Traditional responsible gambling tools often rely on blunt triggers:

  • “Deposit limit exceeded”
  • “Played more than X hours”
  • “Increased spend by Y%”

Those are useful, but predictable. People at risk don’t always follow neat thresholds.

AI models can spot combinations of signals, such as:

  • Increasing session frequency plus decreasing time between deposits
  • Late-night play spikes plus repeated failed withdrawals
  • Switching to higher-volatility games after losses
  • Patterns of “near-miss chasing” behaviour (game-dependent)
  • Sudden changes after personal events (inferred cautiously via behaviour, not private data)

A good way to say it: rules find the obvious; AI finds the pattern.

The right way to connect self-assessment with AI

Self-assessment tools shouldn’t be swallowed by automation. They should complement it.

A responsible model for Malta-based operators looks like this:

  1. Player self-check (anonymous, frictionless)
  2. Operator risk signals (AI monitoring, privacy-respecting)
  3. Supportive communication (human tone, non-accusatory)
  4. Practical tools (limits, time-outs, self-exclusion, bet-blocking)
  5. Escalation paths (referrals to local support organisations)

The MGA tool already nails step 1 and step 5. The industry’s opportunity is to improve steps 2–4 without turning safer gambling into surveillance.

Player communication: where AI helps or harms

If your safer gambling messages feel like automated warnings, players ignore them—or worse, they feel attacked and leave the regulated space.

AI is useful here, but only when it’s used to improve clarity, timing, and tone.

What effective responsible gambling messages actually sound like

Here are examples of supportive language that tends to work better than “You are at risk” banners:

  • “You’ve been playing longer than usual. Want to set a time limit for the rest of today?”
  • “Your deposit pattern changed this week. If you’d like, you can set a weekly limit in two taps.”
  • “If gambling is starting to feel stressful, you’re not alone. Support is available and confidential.”

The aim is to keep it:

  • Specific (what changed)
  • Non-judgemental (no blame)
  • Actionable (a tool right there)

Multilingual safer gambling is not optional in Malta

In Malta’s iGaming ecosystem, player bases are international and local teams are multilingual. AI can help produce accurate, consistent safer gambling messaging across languages—but human review is still necessary, especially for sensitive content.
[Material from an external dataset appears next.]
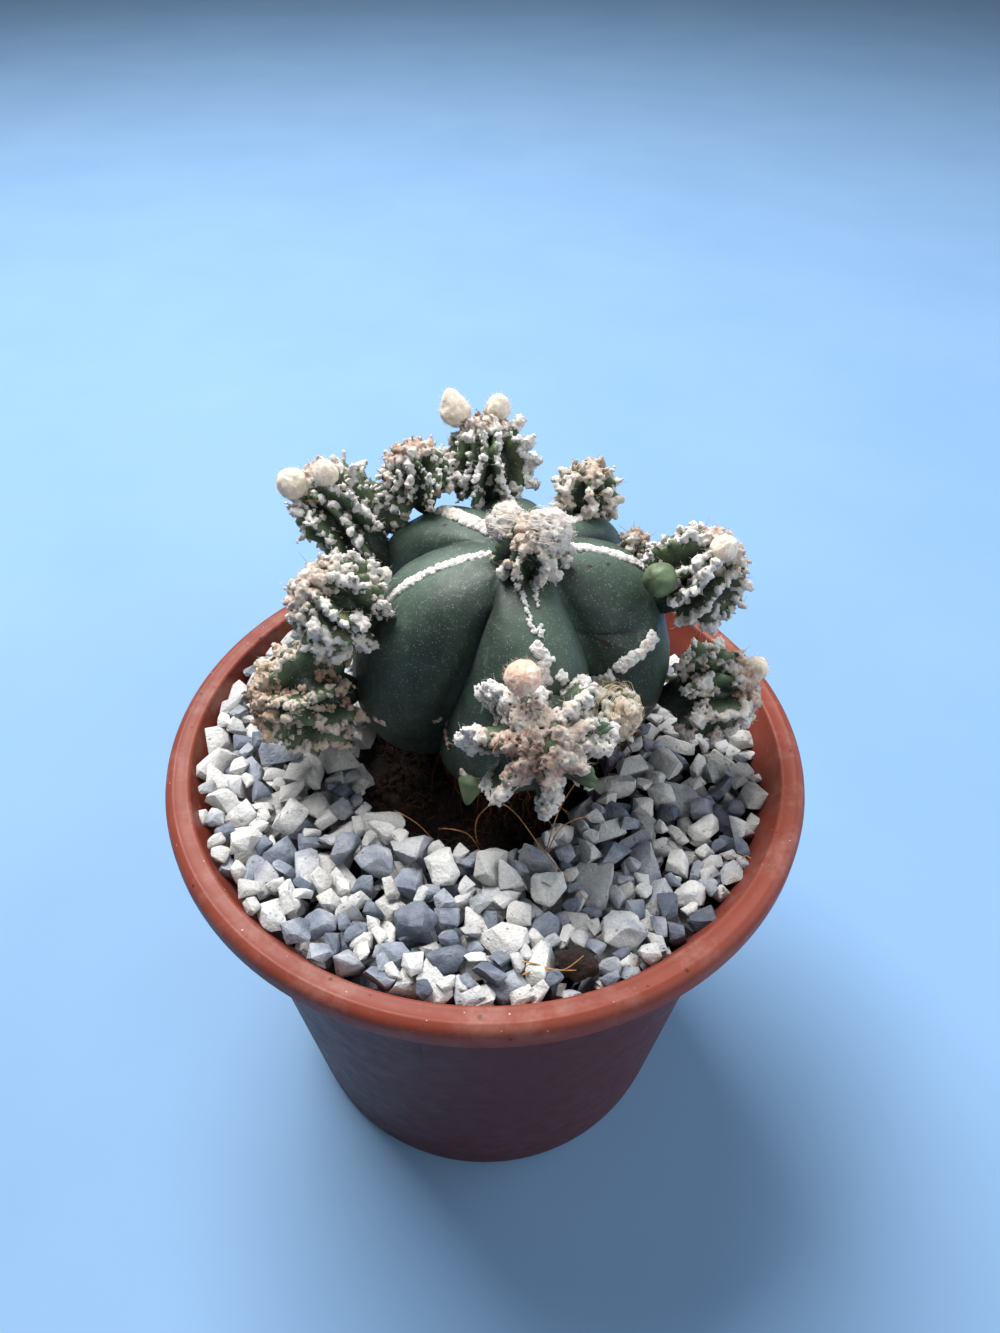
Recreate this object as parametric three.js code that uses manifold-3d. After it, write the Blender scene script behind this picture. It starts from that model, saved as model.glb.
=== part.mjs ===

If you’re running operations from Malta, here’s what works in practice:

  • Maintain a human-approved phrase library for safer gambling in key languages
  • Use AI to adapt messages, but enforce a compliance and tone check
  • Track which messages lead to limit-setting rather than just clicks

This is where marketing automation and player protection meet. And honestly, that’s a good thing.

What iGaming companies in Malta should do next (practical checklist)

The MGA’s tool raises expectations. If you’re an operator, supplier, or product team in Malta, you should treat this moment as a prompt to tighten your own responsible gambling stack.

A realistic 30-day action plan

You don’t need a full AI lab to make progress. Start with a disciplined sprint:

  1. Audit your safer gambling journeys

    • Where do players see limits, time-outs, and self-exclusion?
    • How many steps does each take?
  2. Review your messaging tone

    • Remove punitive language
    • Replace generic banners with specific, supportive prompts
  3. Create a “self-assessment bridge”

    • Promote self-reflection tools inside your safer gambling section
    • Make it clear that self-checking is normal and confidential
  4. Define your risk signals (before choosing the model)

    • Agree on 10–20 behavioural indicators
    • Decide what triggers a nudge vs a hard intervention
  5. Measure outcomes that matter

    • Limit adoption rate
    • Time-out usage
    • Self-exclusion completion
    • Repeat risky patterns after intervention

If you only track “message impressions,” you’re measuring theatre. Track behaviour change.

A simple principle for AI and compliance

Here’s the line I use with teams: AI can suggest; policy must decide.

Use models to prioritise attention and personalise safer gambling communication, but keep human-defined rules for:

  • when to intervene
  • how to document decisions
  • how to protect vulnerable players
  • how to escalate to support resources

That’s how you build systems regulators can trust and players won’t resent.

People also ask: quick answers about the MGA self-assessment tool

Is the MGA self-assessment tool anonymous?

Yes. The MGA states the tool is completely anonymous and free to use, designed to encourage honest self-reflection.

How many questions are in the questionnaire?

It uses nine questions, based on the Problem Gambling Severity Index approach.

What happens if results show a risk?

Users are directed to trusted local support organisations involved in the initiative, and they’re also pointed toward safer gambling tools like limits and bet-blocking.

How does this connect to AI in iGaming?

Self-assessment is player-led. AI-driven behavioural analysis is operator-led. Together, they enable earlier, more personalised support—especially when paired with good communication and clear intervention policies.

Where this fits in Malta’s AI iGaming story

This self-assessment tool is a public signal that Malta wants responsible gambling to be usable, not just regulated. It also reinforces a trend we’re seeing across the industry: player protection is becoming a measurable product capability.

If you’re building or managing iGaming operations in Malta, this is the direction of travel:

  • Self-serve tools that feel normal to use
  • AI models that detect risk patterns earlier
  • Multilingual communication that supports, not shames
  • Clear referral paths to real human help

The next question is the one that matters for 2026 planning: will operators treat AI as a way to reduce harm—or just a way to optimise retention? Malta’s regulators are making it clear which side of that line is acceptable.